Though she does not pray or meditate, she attributes her full recovery from a back injury to the time she spends in the temple.

"When they pray, I can hear them. That's all you need," she said.

She said the temple was looted recently and the donation boxes emptied by thieves.

The monks live on donations, and the boxes, which sit before the altar, are labeled in Thai script for different purposes, including electricity for the temple and support for a museum in Thailand.

The abbot of the temple, whose first name is Wijit, has been a monk for 49 years. He speaks very few words of English.

Through Sprague's translation, he demurred that it is strange to be a Buddhist priest in Las Vegas.

"There are many Asians in Las Vegas, a lot of people come here. He likes it," she said.

Chanloi said as the Thai community grew in Las Vegas after the Vietnam War, the need came for temples and for monks who could bless the marriages, new homes and even new cars of Thai Las Vegans.

Chanloi and Canning agree the temple was founded 24 years ago and that it is the first Buddhist temple to be built here. Now there are around 10, they said, including temples in Laotian, Cambodian and Sri Lankan traditions.

Steven Baugh, abbot at the Lohan Cultural Center, agreed it was the oldest physical temple in Las Vegas.

According to federal census data, Asians make up nearly 5 percent of Las Vegas' ever-expanding population, compared with 10 percent in Los Angeles and 30 percent in San Francisco.

Baugh said it would be difficult to estimate the number of Buddhists in Las Vegas because there are so many sects and many practitioners, especially Americans, who do not officially identify as Buddhist. Also, many Buddhists meet or practice alone in their homes.

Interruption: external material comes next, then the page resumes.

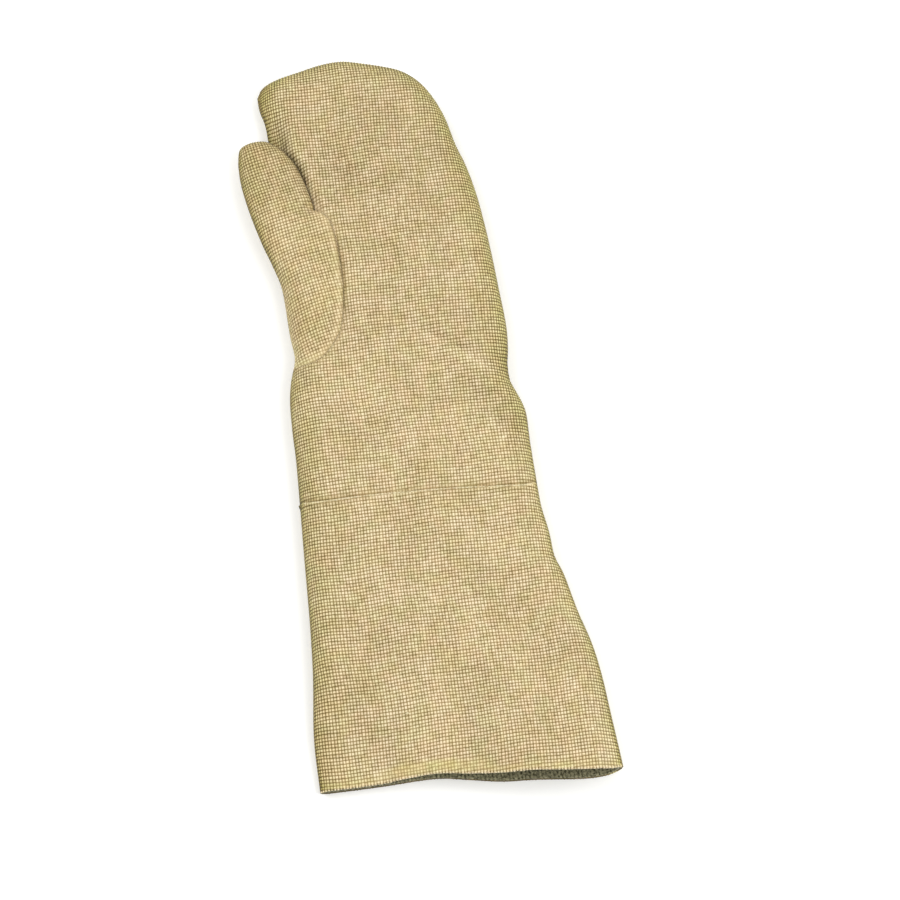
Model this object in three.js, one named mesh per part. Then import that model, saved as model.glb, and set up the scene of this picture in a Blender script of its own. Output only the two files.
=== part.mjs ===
// A long work mitten for the left hand, sewn from a coarse plain woven cloth, lying palm up.
// Millimetres. +X runs across the palm away from the thumb, +Y along the straight threads to the
// fingertips and +Z up. The origin is under the middle of the mitten, on the surface it lies on.
import * as THREE from "three";

// Cloth and seams
const CLOTH = 2.4; // thickness of the woven outer cloth
const FELT = 1.8; // thickness of the felt lining in the cuff
const GAP = 0.3; // clearance between pieces that are sewn together
const LINING_SET_BACK = 1.2; // the felt ends this far inside the mouth
const GROOVE = 1.6; // how deep the thumb seam pulls the cloth in
const GROOVE_WIDTH = 5;
const THUMB_LIFT = 0.6; // the thumb's cloth stands this much proud of the palm at their seam

// Where the cloth rolls over at the edges
const LEAST_SLANT = 0.7; // slanted ends of the cloth are at most 1 / this times its thickness long
const ROLL_POWER = 2.3; // shape of the roll: 2 is an ellipse, more is squarer
const UNDER_ROLL = 13; // width of the roll between a side seam and the flat underside

// The mouth of the cuff stands open, and closes down to the body's height this far up the cuff
const MOUTH_LINE = -290;
const MOUTH_REACH = 125;

// The margin of the palm lies flattened under the thumb
const BED_TOP = 14.5;
const BED_CLEAR = 1.5; // the thumb's underside stays this far off it
const BED_INNER = -2; // the palm climbs back to its full height between these two, past the crevice
const BED_OUTER = 12;
const BED_FROM = 140; // the bed fades in between these two places along the palm
const BED_FULL = 174;
const BED_LAST = 226; // and out again between these two
const BED_END = 258;

// The thumb tube, above the crotch
const THUMB_FREE_FROM = 92; // the thumb's form takes over from the palm's between these two
const THUMB_FREE_FULL = 165;
const THUMB_CROWN = 32.5; // height of its top above the surface, at THUMB_AXIS_X
const THUMB_AXIS_X = -88;
const THUMB_TILT = 0.12; // the top climbs towards the palm by this much per millimetre
const THUMB_TIP_DROP = 4; // and falls by this much from the crotch to the tip
const THUMB_UNDER_HIGH = 15.4; // its underside, over the palm's margin
const THUMB_UNDER_LOW = 5.5; // its underside, where it hangs out past the hand
const THUMB_UNDER_OUTER_X = -114; // the underside climbs between these two
const THUMB_UNDER_INNER_X = -80;
const THUMB_ROLL = 17;
const THUMB_SEAM_BLEND = 16;
const CROTCH_LAP = 2; // at the side crotch the thumb's cloth lies this far above the palm's
const SEAM_LAP = 0.6; // and this far at the crotch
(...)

One reason for the stark difference between Wat Bhuddhapavana and the rest of the neighborhood is the temple was there first.

U-Bol Canning, who helped prepare the meal, said she has been a member of Wat Buddhapavana since before the temple was built. She sold her homemade beef jerky and fried bananas to raise funds for its construction.

She said in those days, the surrounding area was empty land.

She pointed across the street.

"There was nothing here, only that house after five years. No Lowe's. No Wal-Mart. I should have bought land," she said.

On most days, the temple is pretty quiet, but on Sundays, a Thai food market draws people from the community, and on weekly Buddha days, Chanloi said there can be as many as 100 visitors.

Chanloi said nearly all temple members are Thai, but a quick glance at the temple's guestbook reveals entries in both Thai script and English, with addresses from down the street and as far away as Switzerland.

The founders, Luang Tah Juong and Long Po Yai, have died, but their life-sized, orange-robed statues sit nearest the altar in perpetual meditation.